Work required:
In the entries below, find every line holding the string "caption" and collect it.

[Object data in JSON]
┌──

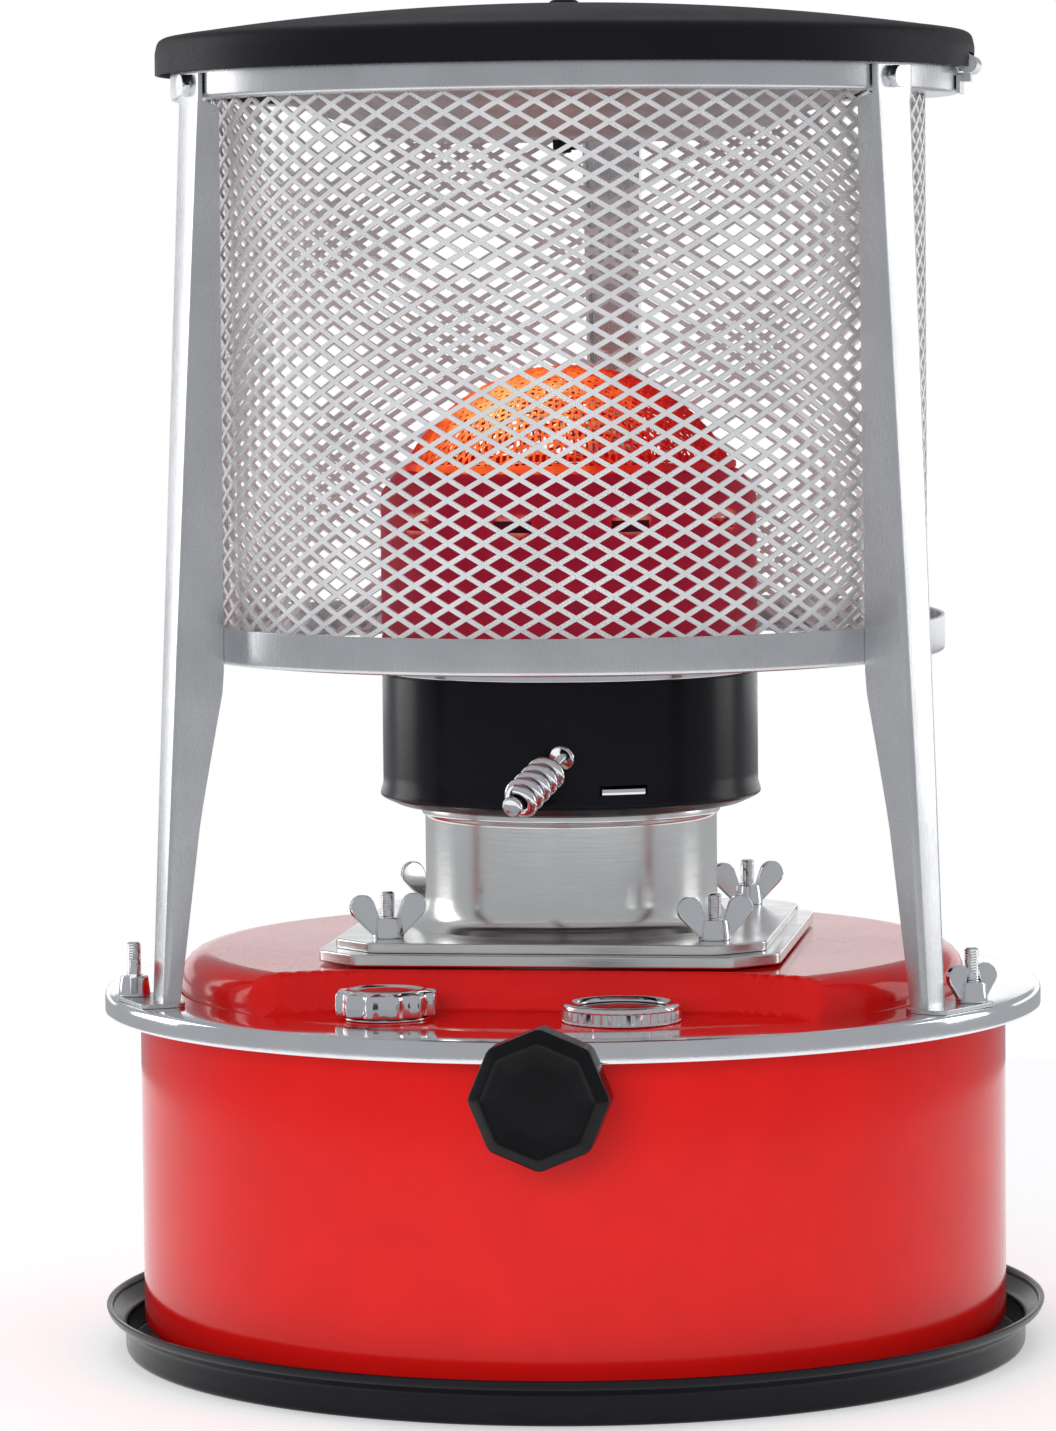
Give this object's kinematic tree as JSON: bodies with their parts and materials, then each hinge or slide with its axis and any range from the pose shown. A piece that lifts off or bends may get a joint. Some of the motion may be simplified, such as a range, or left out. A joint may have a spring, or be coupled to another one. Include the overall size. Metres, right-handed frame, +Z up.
{
  "type": "kerosene heater",
  "caption": "Round red wick-type kerosene heater with a drip tray, a lift-off domed burner and a wire guard on three legs under a hinged black lid.",
  "frame": {"origin": "centre of the drip tray underside, on the heater axis", "axes": "+Z up along the heater axis; the wick knob faces -Y; +X is to the right seen from the knob"},
  "size_m": [0.3286, 0.3453, 0.468],
  "materials": {
    "black_enamel": "baked gloss black enamel",
    "red_enamel": "high gloss red enamel",
    "chrome_plate": "bright plating",
    "zinc_steel": "zinc plated pressed steel",
    "mesh_wire": "bright expanded steel mesh",
    "aluminised_steel": "satin aluminised sheet",
    "cast_aluminium": "turned and satin finished casting",
    "brass": "plain machined brass",
    "knob_plastic": "moulded black phenolic",
    "hot_steel": "heat resistant steel glowing red",
    "hot_mesh": "fine heat resistant mesh glowing orange",
    "heat_stained_steel": "heat stained steel",
    "gauge_lens": "clear glass over a dark dial",
    "dial_face": "dark printed dial",
    "needle_red": "red pointer",
    "gasket_rubber": "fuel proof rubber",
    "gasket_fibre": "pressed fibre gasket",
    "wick_cotton": "braided cotton",
    "float_cork": "varnished cork"
  },
  "bodies": {
    "heater": {"drip_tray": "black_enamel", "tank_spacers": "black_enamel", "tank_shell": "red_enamel", "tank_top": "red_enamel", "collar_ring": "chrome_plate", "filler_neck": "chrome_plate", "gauge_bezel": "chrome_plate", "throat_studs": "chrome_plate", "throat_wing_nuts": "chrome_plate", "foot_studs": "chrome_plate", "foot_wing_nuts": "chrome_plate", "lower_ring": "zinc_steel", "upper_ring": "zinc_steel", "leg_left": "zinc_steel", "leg_right": "zinc_steel", "leg_back": "zinc_steel", "ring_screws": "zinc_steel", "leg_bolts": "zinc_steel", "hinge_bracket": "zinc_steel", "draught_tube": "zinc_steel", "shaft_bracket": "zinc_steel", "gauge_body": "zinc_steel", "guard_mesh": "mesh_wire", "throat": "cast_aluminium", "wick_guide": "cast_aluminium", "fuel_strainer": "brass", "shaft_bush": "brass", "gland_nut": "brass", "gauge_glass": "gauge_lens", "gauge_dial": "dial_face", "throat_gasket": "gasket_fibre"},
    "lid": {"lid": "black_enamel", "hinge_leaf": "zinc_steel", "hinge_pin": "zinc_steel", "heat_deflector": "aluminised_steel", "deflector_spacer": "zinc_steel", "deflector_bolt": "zinc_steel"},
    "burner": {"burner_collar": "black_enamel", "burner_rim": "chrome_plate", "inner_flame_cylinder": "heat_stained_steel", "outer_flame_cylinder": "hot_steel", "flame_spreader": "heat_stained_steel", "burner_pin": "zinc_steel", "dome_mesh": "hot_mesh", "handle_rod": "chrome_plate", "handle_coil": "chrome_plate"},
    "filler_cap": {"filler_cap": "chrome_plate", "cap_gasket": "gasket_rubber"},
    "wick_knob": {"knob": "knob_plastic", "knob_grub_screw": "zinc_steel", "wick_shaft": "zinc_steel", "pinion": "brass"},
    "wick_carriage": {"wick_carrier": "brass", "wicks": "wick_cotton"},
    "float": {"float_arm": "brass", "float": "float_cork"},
    "gauge_needle": {"gauge_needle": "needle_red"}
  },
  "joints": [
    {"name": "lid_hinge", "type": "hinge", "parent": "heater", "child": "lid", "pos_m": [0.14, 0, 0.4435], "axis": [0, 1, 0], "range_deg": [0, 100]},
    {"name": "burner_lift", "type": "slide", "parent": "heater", "child": "burner", "axis": [0, 0, 1], "range_m": [0, 0.03]},
    {"name": "cap_lift", "type": "slide", "parent": "heater", "child": "filler_cap", "axis": [0, 0, 1], "range_m": [0, 0.03]},
    {"name": "knob_turn", "type": "hinge", "parent": "heater", "child": "wick_knob", "pos_m": [0.0117, -0.17, 0.11], "axis": [0, 1, 0], "range_deg": [0, 150]},
    {"name": "wick_lift", "type": "slide", "parent": "heater", "child": "wick_carriage", "axis": [0, 0, 1], "range_m": [0, 0.0157]},
    {"name": "float_swing", "type": "hinge", "parent": "heater", "child": "float", "pos_m": [0.03031, -0.10782, 0.07], "axis": [0.6018, -0.7986, 0], "range_deg": [0, 70]},
    {"name": "needle_turn", "type": "hinge", "parent": "heater", "child": "gauge_needle", "pos_m": [0.03031, -0.10782, 0.13], "axis": [0, 0, -1], "range_deg": [0, 105.1]}
  ],
  "couplings": [
    {"joint": "knob_turn", "follows": "wick_lift", "rad_per_m": 166.67},
    {"joint": "needle_turn", "follows": "float_swing", "ratio": 1.5}
  ]
}
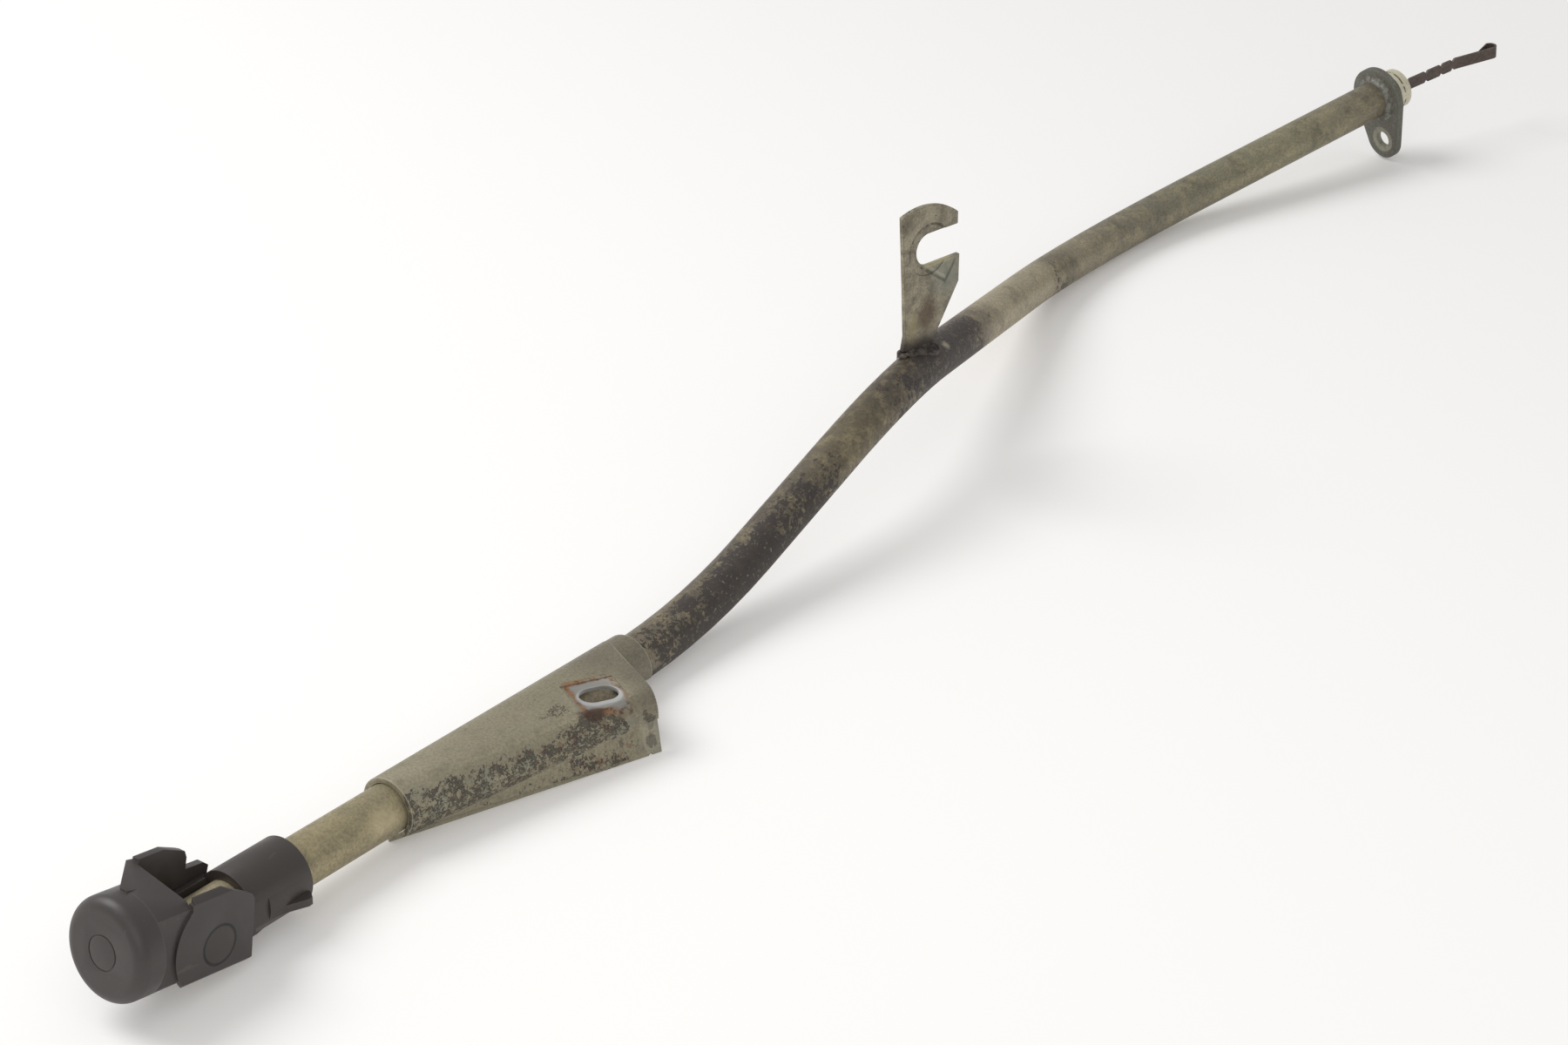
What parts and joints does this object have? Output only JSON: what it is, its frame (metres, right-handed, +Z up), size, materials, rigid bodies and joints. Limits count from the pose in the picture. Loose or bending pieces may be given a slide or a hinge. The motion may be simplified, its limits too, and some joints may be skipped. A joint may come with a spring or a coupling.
{
  "type": "dipstick with guide tube",
  "caption": "Fluid dipstick in its bent steel guide tube, with a locking lever cap, a support bracket, a hook bracket and a flanged spigot.",
  "frame": {"origin": "centre of the bounding box's foot, on the surface that the part lies on", "axes": "+X from the lever cap to the flanged spigot along the part's length, +Z up from the surface it lies on"},
  "size_m": [0.8399, 0.0885, 0.1032],
  "materials": {
    "tube_zinc": "dulled yellow zinc with dark spatter",
    "bracket_steel": "dull plated sheet with rust pits",
    "flange_steel": "dark dull steel",
    "weld_steel": "rough weld metal",
    "lever_plastic": "matt black moulding",
    "clip_plastic": "matt black moulding",
    "seal_rubber": "black rubber",
    "strip_steel": "dark brown spring steel",
    "rivet_steel": "plain"
  },
  "bodies": {
    "guide": {"guide_tube": "tube_zinc", "sealing_ring": "seal_rubber", "mounting_flange": "flange_steel", "flange_braze": "weld_steel", "support_bracket": "bracket_steel", "bracket_weld": "weld_steel", "hook_bracket": "bracket_steel", "hook_weld": "weld_steel", "clip_body": "clip_plastic", "mouth_plug": "seal_rubber", "strip_holder": "clip_plastic", "strip_rivet": "rivet_steel", "dipstick_strip": "strip_steel"},
    "lever": {"locking_lever": "lever_plastic"}
  },
  "joints": [
    {"name": "lever_hinge", "type": "hinge", "parent": "guide", "child": "lever", "pos_m": [-0.38803, -0.00618, 0.01485], "axis": [0.0256, 0.9997, -0.0034], "range_deg": [0, 70]}
  ]
}
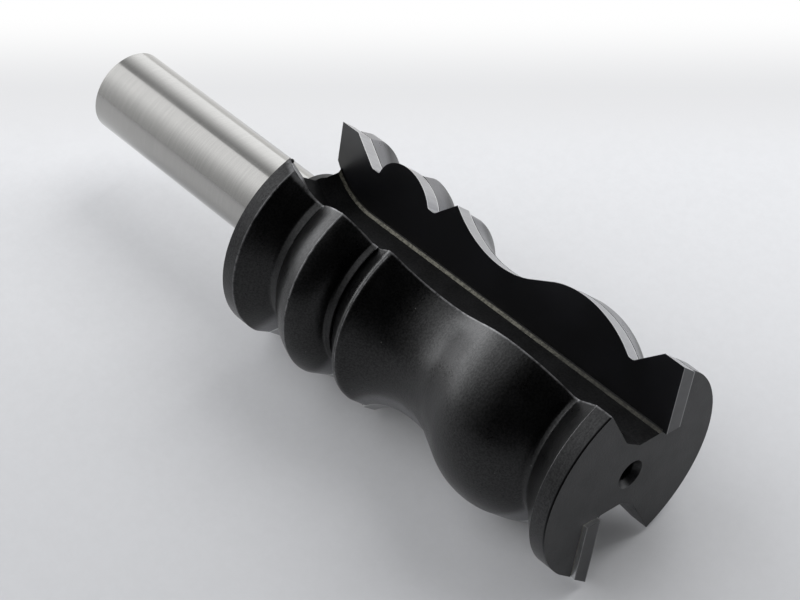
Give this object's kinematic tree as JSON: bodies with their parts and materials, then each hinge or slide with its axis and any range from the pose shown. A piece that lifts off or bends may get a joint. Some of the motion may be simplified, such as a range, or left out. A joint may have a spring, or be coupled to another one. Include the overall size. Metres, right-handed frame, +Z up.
{
  "type": "router bit",
  "caption": "Carbide-tipped moulding router bit with a long edge profile, brazed blades, open chip gullets and a plain round shank.",
  "frame": {"origin": "on the tool's axis at the shoulder, where the shank leaves the head", "axes": "+X along the axis towards the cutting end, +Z up with the bit lying on its side, on one blade's edge and the other wing's heels"},
  "size_m": [0.1027, 0.0312, 0.0298],
  "materials": {
    "coated_steel": "satin black coating on the head, ground bright steel on the shank",
    "ground_carbide": "bright ground carbide on the flanks, black coating on the rake face",
    "braze": "dull olive grey braze metal"
  },
  "bodies": {
    "root": {"steel_body": "coated_steel", "carbide_blade_a": "ground_carbide", "carbide_blade_b": "ground_carbide", "braze_seam_a": "braze", "braze_seam_b": "braze"}
  },
  "joints": []
}
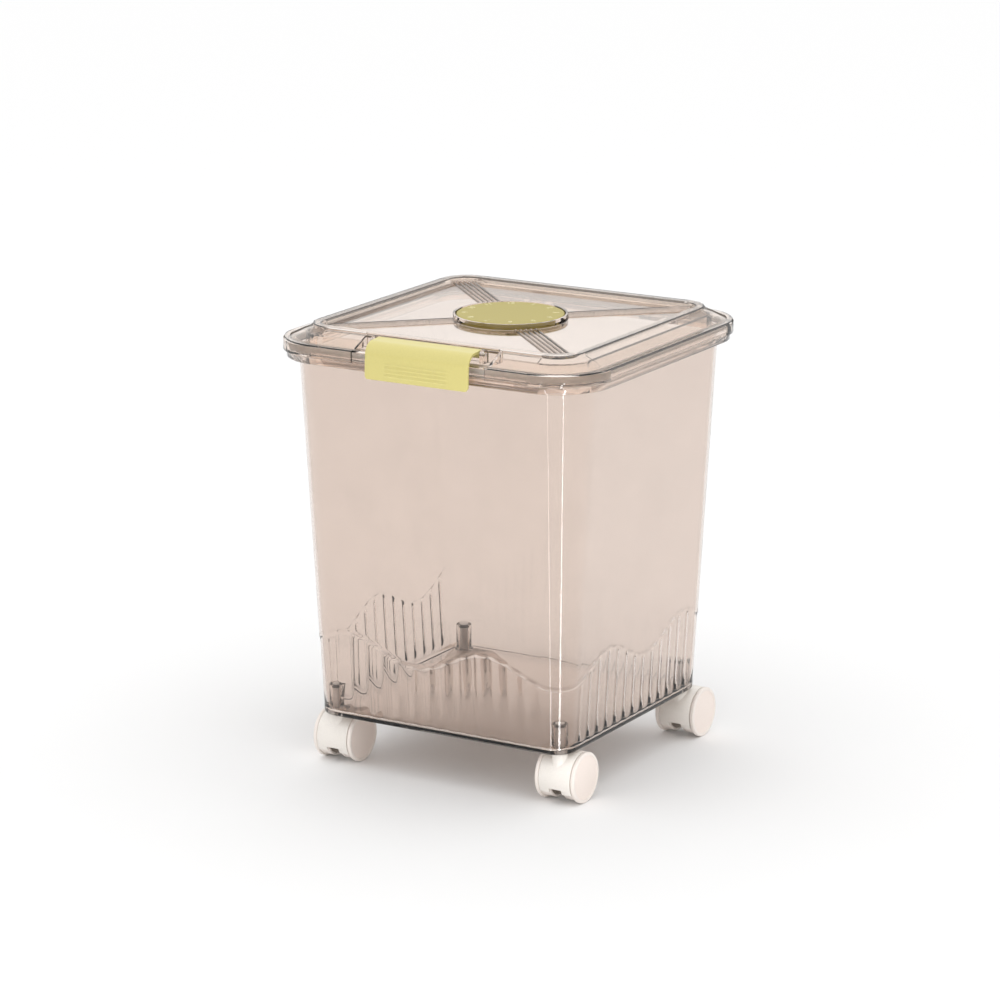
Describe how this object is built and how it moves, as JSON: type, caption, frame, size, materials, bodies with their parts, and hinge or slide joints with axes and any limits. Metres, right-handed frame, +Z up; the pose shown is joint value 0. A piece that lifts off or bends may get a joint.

└──

Task output:
  "caption": "Round red wick-type kerosene heater with a drip tray, a lift-off domed burner and a wire guard on three legs under a hinged black lid.",
  "caption": "Fluid dipstick in its bent steel guide tube, with a locking lever cap, a support bracket, a hook bracket and a flanged spigot.",
  "caption": "Carbide-tipped moulding router bit with a long edge profile, brazed blades, open chip gullets and a plain round shank.",
Describe how this object is built and how it moves, as JSON: type, caption, frame, size, materials, bodies with their parts, and hinge or slide joints with axes and any limits. Metres, right-handed frame, +Z up; the pose shown is joint value 0. A piece that lifts off or bends may get a joint.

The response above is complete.